My point is that confronted by a budget that — unlike last year’s shocker — appears to have been well received and faced with a Labor caucus that exudes every indication of wanting a new leader, Shorten has gambled heavily on wrapping himself over the past week in the colours of the gay marriage debate.
He has gambled, and it seems he has lost.
These results should fortify the government’s resolve to continue to work on the so-called Leyonhjelm solution, for whether you agree with the legalisation of gay marriage or not, the libertarian crossbench Senator represents a middle path for the major parties, and an honest broker: and any resolution that derives from the Senator’s efforts is likely to be less divisive, more inclusive and better accepted than a ridiculous partisan stunt pulled on by “Bull Shittin’.”
I think Shorten’s time would be better served developing and articulating responsible policies designed to attract the support of the majority of Australian voters in the middle of the electorate, rather than engaging in petty partisan antics that may be effective at disrupting and frustrating the Coalition’s legislative program, but which ultimately add nothing to either the ALP’s political stocks or to its case for a return to office.

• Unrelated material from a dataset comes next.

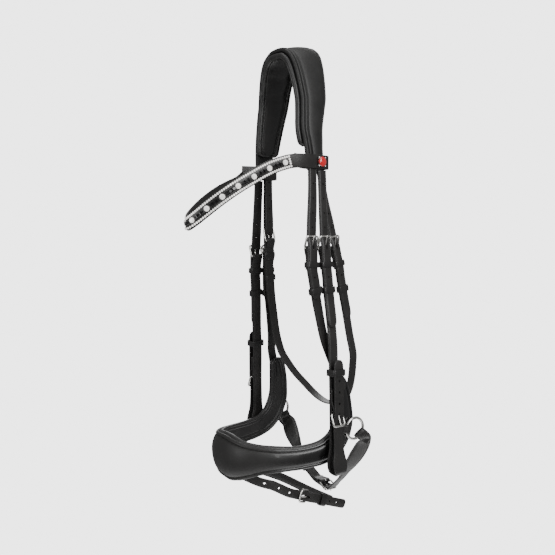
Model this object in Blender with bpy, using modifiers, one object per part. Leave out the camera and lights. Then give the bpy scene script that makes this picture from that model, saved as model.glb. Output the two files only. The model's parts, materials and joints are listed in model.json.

Shorten and his irresponsible behaviour, happily enough, also seem to be just the ticket to ensure he never achieves his cherished ambition to become Prime Minister, and for that I should be egging him on.
But at the first measurement of the electoral mood in the wake of Shorten’s attempts to use gay marriage to save his “leadership,” Newspoll’s message is unequivocal that when it comes to questions of a marriage, Shorten has become a turn-off.
Simply, the voting public is showing signs it has had just about all it can stomach of Bill Shorten’s “leadership” and, if he doesn’t fix his act quickly, his own MPs — or 48 of the 80 of them at least — might soon concur, and sign the requisite petition in those requisite numbers to make a divorce all but final, bar the decree of a vote of the rank and file ALP membership.
It is any wonder Anthony Albanese put in such an impressive showing on the ABC’s left wing gabfest #QandA last night. Plibersek, for her part, has also spent her time getting herself ready for a leadership tilt.
For Bill Shorten, the elements of a messy relationship break-up are all but aligned, it seems.
It may be too late for him to save himself, and the latest and most concerted attempt to deflect attention from his poor standing has failed.
In my view, the only pertinent question about a leadership change at the ALP is “when.” This Newspoll probably makes the answer to that sooner, rather than later.